With this move-one-by-one approach, I want to keep the NUMA-node
preference of the lock holder even if the next-next waiter is on a different
NUMA-node. Otherwise, we will end up switching preference often and
the entire scheme would not perform well. In particular, we might easily
end up with threads from the preferred node waiting in the secondary queue.

>
>> +
>> +/* Abuse the pv_wait_head_or_lock() hook to get some work done */
>> +static __always_inline u32 cna_wait_head_or_lock(struct qspinlock *lock,
>> + struct mcs_spinlock *node)
>> +{
>> + /*
>> + * Try and put the time otherwise spent spin waiting on
>> + * _Q_LOCKED_PENDING_MASK to use by sorting our lists.
>> + */
>> + cna_order_queue(node);
>> +
>> + return 0; /* we lied; we didn't wait, go do so now */
>
> So here we inspect one entry ahead and then quit. I can't rmember, but
> did we try something like:
>
> /*
> * Try and put the time otherwise spent spin waiting on
> * _Q_LOCKED_PENDING_MASK to use by sorting our lists.
> * Move one entry at a go until either the list is fully
> * sorted or we ran out of spin condition.
> */
> while (READ_ONCE(lock->val) & _Q_LOCKED_PENDING_MASK &&
> node->partial_order)
> cna_order_queue(node);
>
> return 0;
>
> This will keep moving @next to the remote list until such a time that
> we're forced to continue or @next is local.
We have not tried that. This is actually an interesting idea, with its pros and cons.
That is, we are likely to filter out “non-preferred” waiters into the secondary queue
faster, but also we are more likely to run into a situation where the lock becomes
available at the time we are running the cna_order_queue() logic, thus prolonging
the handover time.

With this change, however, there is no need to call cna_order_queue() again
in cna_lock_handoff(), which is another advantage I guess.

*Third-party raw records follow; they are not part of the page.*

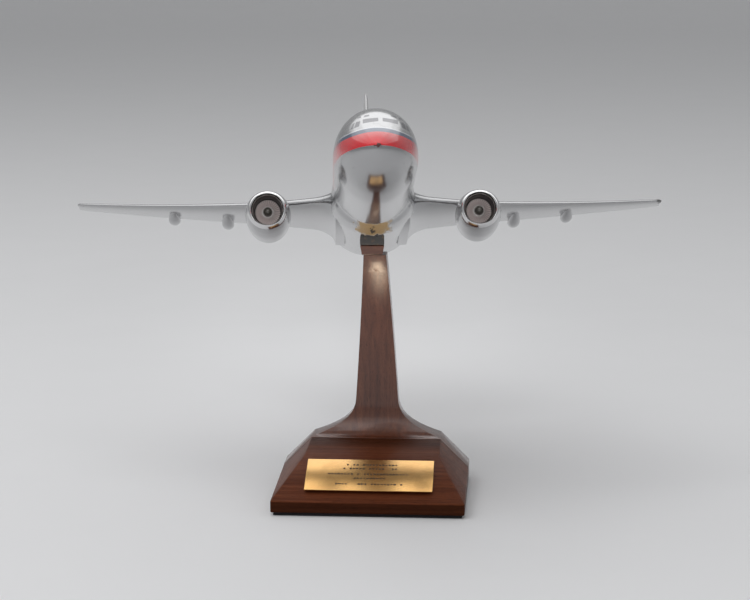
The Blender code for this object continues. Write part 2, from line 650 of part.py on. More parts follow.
# ---- mounting under the belly ------------------------------------------------------------
COLLAR_BLANK = 8.0 * MM             # the collar's height before its top is cut to the belly
collar_frame = bpy.data.objects.new("collar_frame", None)
PARTS.objects.link(collar_frame)
collar_frame.parent = swivel
collar_frame.location = (AIRCRAFT_OFFSET, -COLLAR_CENTRE_AHEAD, 0)
collar_frame.rotation_euler = (0, 0, TURNED)
collar_half = Vector((COLLAR_WIDTH / 2, COLLAR_LENGTH / 2, 0))
collar_lift = Vector((0, 0, COLLAR_BOTTOM - BLOCK_BOTTOM))
collar = box("mount_collar", collar_lift - collar_half,
             collar_lift + collar_half + Vector((0, 0, COLLAR_BLANK)), SLATE, parent=collar_frame)
block_rings = []
for height, share in ((0.0, 1.0), (0.35, 0.75), (0.75, 0.25), (1.0, 0.0)):
    half_x = COLLAR_WIDTH / 2 - BLOCK_TAPER * share
    half_y = COLLAR_LENGTH / 2 - BLOCK_TAPER * share
    block_rings.append([(half_x * x, half_y * y, BLOCK_HEIGHT * height)
                        for x, y in ((-1, -1), (1, -1), (1, 1), (-1, 1))])
swivel_block = loft("swivel_block", block_rings, WALNUT, parent=collar_frame)
far = 40 * MM
belly_side = box("belly_side", (-far, MOUNT_STATION - far, SEAT_LEVEL - GAP),
                 (far, MOUNT_STATION + far, 0), collection=CUTTERS, parent=aircraft)
seat_half = COLLAR_WIDTH / 2 + 1.0 * MM
seat_long = COLLAR_LENGTH / 2 + 1.4 * MM
seat_cut = box("collar_seat",
               (-seat_half, MOUNT_STATION - COLLAR_CENTRE_AHEAD - seat_long, SEAT_LEVEL - 5 * MM),
               (seat_half, MOUNT_STATION - COLLAR_CENTRE_AHEAD + seat_long, SEAT_LEVEL),
               collection=CUTTERS, parent=aircraft)
cut(fairing, seat_cut)

axis = (0, AXIS_Y)
stud_low = STEM_TOP - STUD_IN_STEM
stud_high = STEM_TOP + STUD_ABOVE_STEM
rod("mount_stud", (*axis, stud_low), (*axis, stud_high), STUD_RADIUS, STEEL)
stud_room = rod("stud_room", (*axis, stud_low - GAP), (*axis, stud_high + GAP),
                STUD_RADIUS + GAP, collection=CUTTERS)

bush_low = SEAT_AT_AXIS + 2.4 * MM
bush_high = stud_high + 1.5 * MM
belly_bush = rod("belly_bush", (*axis, bush_low), (*axis, bush_high), BUSH_RADIUS, BRASS,
                 parent=None, sides=24)
bush_room = rod("belly_bush_room", (*axis, stud_low), (*axis, bush_high + GAP),
                BUSH_RADIUS + GAP, collection=CUTTERS, sides=24)
cut(fairing, bush_room)
cut(belly_bush, stud_room)
cut(collar, belly_side, stud_room)
cut(swivel_block, stud_room)

# ---- stand -------------------------------------------------------------------------------
WOOD_LOW = FELT_THICKNESS + GAP


def stem_half_width(z):
    share = (z - TOP_HEIGHT) / (STEM_TOP - TOP_HEIGHT)
    taper = STEM_FOOT_HALF_WIDTH + (STEM_TOP_HALF_WIDTH - STEM_FOOT_HALF_WIDTH) * share
    left = max(0.0, 1 - (z - TOP_HEIGHT) / FLARE_HEIGHT)
    return taper + (TOP_HALF_WIDTH - STEM_FOOT_HALF_WIDTH) * left**3


def stem_front(z):
    rise = min(1.0, (z - TOP_HEIGHT) / SWEEP_HEIGHT)
    back = SWEEP_DEPTH * math.sqrt(max(0.0, 1 - (1 - rise) ** 2))
    upper = max(0.0, (z - TOP_HEIGHT - SWEEP_HEIGHT) / (STEM_TOP - TOP_HEIGHT - SWEEP_HEIGHT))
    return FRONT_Y + WEDGE_DEPTH + back - FRONT_LEAN * upper**2


def stem_back(z):
    upper = max(0.0, (z - TOP_HEIGHT - SWEEP_HEIGHT) / (STEM_TOP - TOP_HEIGHT - SWEEP_HEIGHT))
    return FRONT_Y + BASE_DEPTH - BACK_LEAN * upper**2


def board_ring(z, half, front, back):
    return [(-half, front, z), (half, front, z), (half, back, z), (-half, back, z)]


rings = [board_ring(WOOD_LOW, BASE_HALF_WIDTH, FRONT_Y + WEDGE_DEPTH, FRONT_Y + BASE_DEPTH),
         board_ring(TOP_HEIGHT - SIDE_STEP, BASE_HALF_WIDTH, FRONT_Y + WEDGE_DEPTH,
                    FRONT_Y + BASE_DEPTH)]
heights = [0, 0.15, 0.6, 1.4, 2.6, 4.2, 6.2, 8.4, 10.6, 12.8, 15.0, 17, 19.0]
heights = [TOP_HEIGHT + h * MM for h in heights]
heights += [heights[-1] + (STEM_TOP - heights[-1]) * i / 8 for i in range(1, 9)]
rings += [board_ring(z, stem_half_width(z), stem_front(z), stem_back(z)) for z in heights]
stem = loft("stem_board", rings, WALNUT)

stem_bush_high = STEM_TOP - WASHER_THICKNESS - 2 * GAP
stem_bush = rod("stem_bush", (*axis, stud_low - 1.5 * MM), (*axis, stem_bush_high),
                BUSH_RADIUS, BRASS, sides=24)
stem_bush_room = rod("stem_bush_room", (*axis, stud_low - 1.5 * MM - GAP), (*axis, STEM_TOP + far),
                     BUSH_RADIUS + GAP, collection=CUTTERS, sides=24)
washer = rod("friction_washer", (*axis, STEM_TOP - WASHER_THICKNESS - GAP), (*axis, STEM_TOP - GAP),
             WASHER_RADIUS, NYLON, sides=24)
washer_room = rod("washer_room", (*axis, STEM_TOP - WASHER_THICKNESS - 2 * GAP),
                  (*axis, STEM_TOP + far), WASHER_RADIUS + GAP, collection=CUTTERS, sides=24)
cut(stem, stem_bush_room, washer_room)
cut(stem_bush, stud_room)
cut(washer, stud_room)

# front block: the side outline drawn across the width, then its two corner facets
wedge_back = FRONT_Y + WEDGE_DEPTH - GAP
outline = [(FRONT_Y, WOOD_LOW), (FRONT_Y, SLAB_HEIGHT), (FRONT_Y + SLOPE_DEPTH, SLOPE_TOP),
           (wedge_back, TOP_HEIGHT), (wedge_back, WOOD_LOW)]
wedge = loft("base_wedge", [[(x, y, z) for y, z in outline]
                            for x in (-BASE_HALF_WIDTH, BASE_HALF_WIDTH)], WALNUT)
builder = bmesh.new()
builder.from_mesh(wedge.data)
for side in (-1, 1):
    corner = Vector((side * BASE_HALF_WIDTH, FRONT_Y, SLAB_HEIGHT))
    rear_low = Vector((side * BASE_HALF_WIDTH, wedge_back, TOP_HEIGHT - SIDE_STEP))
    rear_top = Vector((side * TOP_HALF_WIDTH, wedge_back, TOP_HEIGHT))
    facet = (rear_low - corner).cross(rear_top - corner).normalized()
    if facet.x * side < 0:
        facet.negate()
    everything = builder.verts[:] + builder.edges[:] + builder.faces[:]
    cut_result = bmesh.ops.bisect_plane(builder, geom=everything, plane_co=corner,
                                        plane_no=facet, clear_outer=True, dist=1e-7)
    rim = [item for item in cut_result["geom_cut"] if isinstance(item, bmesh.types.BMEdge)]
    bmesh.ops.contextual_create(builder, geom=rim)
bmesh.ops.recalc_face_normals(builder, faces=builder.faces)
builder.to_mesh(wedge.data)
builder.free()

for hand, side in SIDES:
    middle = FRONT_Y + WEDGE_DEPTH - GAP / 2
    start = Vector((side * DOWEL_SPREAD, middle - DOWEL_LENGTH / 2, DOWEL_HEIGHT))
    end = Vector((side * DOWEL_SPREAD, middle + DOWEL_LENGTH / 2, DOWEL_HEIGHT))
    rod("stem_dowel_" + hand, start, end, DOWEL_RADIUS, BIRCH, sides=16)
    reach = Vector((0, GAP, 0))
    hole = rod("stem_dowel_hole_" + hand, start - reach, end + reach, DOWEL_RADIUS + GAP,
               collection=CUTTERS, sides=16)
    cut(wedge, hole)
    cut(stem, hole)

box("base_felt", (-BASE_HALF_WIDTH + FELT_INSET, FRONT_Y + FELT_INSET, 0),
    (BASE_HALF_WIDTH - FELT_INSET, FRONT_Y + BASE_DEPTH - FELT_INSET, FELT_THICKNESS), FELT)

slope = math.atan2(SLOPE_TOP - SLAB_HEIGHT, SLOPE_DEPTH)
plaque_frame = bpy.data.objects.new("plaque_frame", None)
PARTS.objects.link(plaque_frame)
plaque_frame.location = (0, FRONT_Y + PLAQUE_UP_SLOPE * math.cos(slope),
                         SLAB_HEIGHT + PLAQUE_UP_SLOPE * math.sin(slope))
plaque_frame.rotation_euler = (slope, 0, 0)
tape_half = Vector((PLAQUE_WIDTH / 2 - TAPE_INSET, PLAQUE_HEIGHT / 2 - TAPE_INSET, 0))
tape_low, tape_high = GAP, GAP + TAPE_THICKNESS
box("plaque_tape", (-tape_half.x, -tape_half.y, tape_low), (tape_half.x, tape_half.y, tape_high),
    TAPE, parent=plaque_frame)
plate_low = tape_high + GAP
box("plaque", (-PLAQUE_WIDTH / 2, -PLAQUE_HEIGHT / 2, plate_low),
    (PLAQUE_WIDTH / 2, PLAQUE_HEIGHT / 2, plate_low + PLAQUE_THICKNESS), BRASS, parent=plaque_frame)
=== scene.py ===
import json
import math

import bmesh
import bpy
from mathutils import Matrix, Vector


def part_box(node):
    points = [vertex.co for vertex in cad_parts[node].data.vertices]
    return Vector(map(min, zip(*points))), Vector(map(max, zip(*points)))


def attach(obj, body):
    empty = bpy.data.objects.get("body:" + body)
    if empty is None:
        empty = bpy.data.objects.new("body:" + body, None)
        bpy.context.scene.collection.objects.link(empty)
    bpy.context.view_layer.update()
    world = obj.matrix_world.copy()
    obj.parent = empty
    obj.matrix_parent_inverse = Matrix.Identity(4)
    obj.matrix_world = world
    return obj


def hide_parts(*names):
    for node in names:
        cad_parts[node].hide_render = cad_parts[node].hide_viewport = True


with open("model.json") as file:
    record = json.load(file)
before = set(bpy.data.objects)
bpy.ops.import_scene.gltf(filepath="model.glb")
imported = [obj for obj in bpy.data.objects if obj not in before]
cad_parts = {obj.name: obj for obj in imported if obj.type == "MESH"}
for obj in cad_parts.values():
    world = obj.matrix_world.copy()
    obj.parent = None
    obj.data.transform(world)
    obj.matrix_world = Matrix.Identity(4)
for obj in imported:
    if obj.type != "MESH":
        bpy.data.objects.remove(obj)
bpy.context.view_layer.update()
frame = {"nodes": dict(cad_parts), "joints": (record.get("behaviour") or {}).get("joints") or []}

# ---- camera ------------------------------------------------------------------------------
# A long lens a metre in front of the model and a little to its left side, looking down.
camera_data = bpy.data.cameras.new("camera")
camera_data.lens = 111.2
camera_data.sensor_width = 36.0
camera_data.clip_start = 0.05
camera = bpy.data.objects.new("camera", camera_data)
camera.location = (0.07215, -1.05727, 0.2910)
camera.rotation_euler = (math.radians(90 - 10.533), 0.0, math.radians(3.847))
bpy.context.scene.collection.objects.link(camera)
bpy.context.scene.camera = camera


# ---- studio ------------------------------------------------------------------------------
# A pale seamless floor whose far rim turns up like a paper sweep, in an even grey room. One
# large soft light overhead lights it all; three wide scrims are seen only in reflections.
class Wire:
    """A socket that gives a value. Python's operators on wires add Math nodes."""

    def __init__(self, tree, socket):
        self.tree, self.socket = tree, socket

    def math(self, operation, *others):
        return add(self.tree, "ShaderNodeMath", {"operation": operation}, self, *others)["Value"]

    def __add__(self, other):
        return self.math("ADD", other)

    def __sub__(self, other):
        return self.math("SUBTRACT", other)

    def __mul__(self, other):
        return self.math("MULTIPLY", other)

    def __truediv__(self, other):
        return self.math("DIVIDE", other)

    def __pow__(self, other):
        return self.math("POWER", other)

    def __abs__(self):
        return self.math("ABSOLUTE")

    def __rsub__(self, other):
        return self.math("MULTIPLY", -1.0).math("ADD", other)

    def __rpow__(self, other):
        return self.math("MULTIPLY", 0.0).math("ADD", other).math("POWER", self)

    __radd__ = __add__
    __rmul__ = __mul__

    def step(self, low, high):
        """0 below low, 1 above high, and a soft edge between."""
        share = add(self.tree, "ShaderNodeMapRange", {"interpolation_type": "SMOOTHSTEP"},
                    Value=self, From_Min=low, From_Max=high)
        return share["Result"]


class Node:
    """A node; square brackets give one of its outputs as a wire."""

    def __init__(self, tree, node):
        self.tree, self.node = tree, node

    def __getitem__(self, name):
        return Wire(self.tree, next(s for s in self.node.outputs if s.enabled and s.name == name))


def plug(tree, node, values, named):
    """Set a node's sockets, by order or by name, to numbers or to wires."""
    sockets = [s for s in node.inputs if s.enabled]
    pairs = list(zip(sockets, values))
    for name, value in named.items():
        pairs.append((next(s for s in sockets if s.name == name.replace("_", " ")), value))
    for socket, value in pairs:
        if isinstance(value, Wire):
            tree.links.new(value.socket, socket)
        elif value is not None:
            socket.default_value = value


def add(tree, kind, settings=None, *values, **named):
    """Add a node: its settings first, then what its sockets hold."""
    node = tree.nodes.new(kind)
    for name, value in (settings or {}).items():
        if name == "stops":
            elements = node.color_ramp.elements
            for element, (place, colour) in zip((elements[0], elements[-1]), (value[0], value[-1])):
                element.position = place
                element.color = (*colour, 1.0)
            for place, colour in value[1:-1]:
                elements.new(place).color = (*colour, 1.0)
        else:
            setattr(node, name, value)
    plug(tree, node, values, named)
    return Node(tree, node)


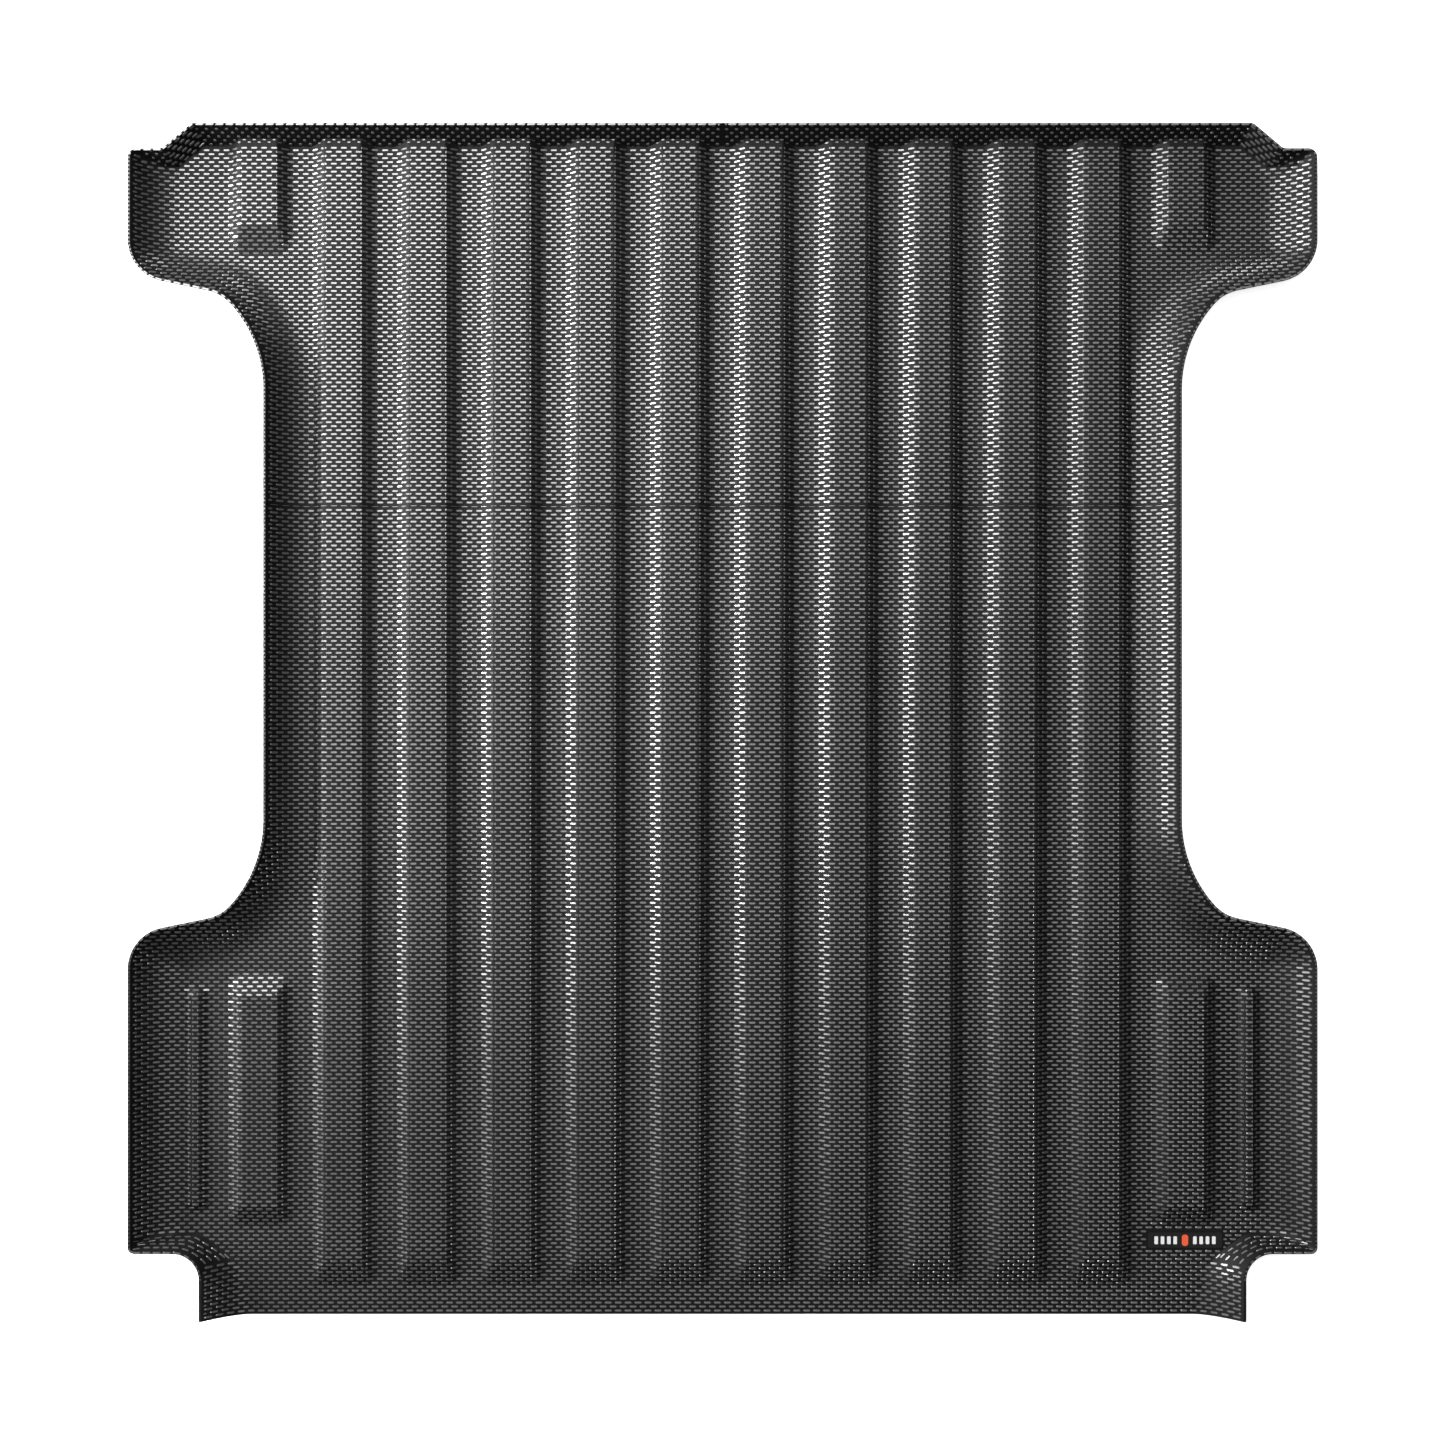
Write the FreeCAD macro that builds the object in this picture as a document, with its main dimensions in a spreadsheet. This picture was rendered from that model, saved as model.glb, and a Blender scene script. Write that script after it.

All in all, I am fine switching to this alternative if you like it more.

BTW, we can return node->partial_order instead of 0, to skip the call to
atomic_cond_read_acquire() in the general code.

>
>> +}
>> +
>> +static inline void cna_lock_handoff(struct mcs_spinlock *node,
>> + struct mcs_spinlock *next)
>> +{
>> + struct cna_node *cn = (struct cna_node *)node;
>> + u32 val = 1;
>> +
>> + u32 partial_order = cn->partial_order;
>> +
>> + if (partial_order == LOCAL_WAITER_NOT_FOUND)
>> + cna_order_queue(node);
>> +
>
> AFAICT this is where playing silly games with ->numa_node belong; but
> right along with that goes a comment that describes why any of that
> makes sense.
>
> I mean, if you leave your node, for any reason, why bother coming back
> to it, why not accept it is a sign of the gods you're overdue for a
> node-change?
I think there is some misunderstanding here — let me try to clarify.
In the current logic, we first call cna_order_queue() from cna_wait_head_or_lock().
If we find an appropriate “local” waiter (either real or fake), we set it as
next and make sure the numa_node of that node is the same as ours.
If not (i.e., when we do not have any next waiter), we set partial_order to
LOCAL_WAITER_NOT_FOUND (pardon the names) and go spin on the lock (calling
atomic_cond_read_acquire() in the generic code).
During this spin time, new waiters can join the queue.
Hence, we recheck the state of the queue by calling cna_order_queue() again
from cna_lock_handoff().

As just mentioned, if we change the logic as you suggest, there is
really no reason to call cna_order_queue() again.

>
> Was the efficacy of this scheme tested?
>
>> + /*
>> + * We have a local waiter, either real or fake one;
>> + * reload @next in case it was changed by cna_order_queue().
>> + */
>> + next = node->next;
>> + if (node->locked > 1)
>> + val = node->locked; /* preseve secondary queue */
>
> IIRC we used to do:
>
> val |= node->locked;
>
> Which is simpler for not having branches. Why change a good thing?
With |= we might set val to encoded tail+1 (rather than encoded tail).
This still would work, as decode_tail(val) does not care about LSB, but seems fragile to me.
We talked about that before:
https://lore.kernel.org/linux-arm-kernel/[email protected]

If you think this is a non-issue, I will be happy to adopt your suggestion.

Regards,
— Alex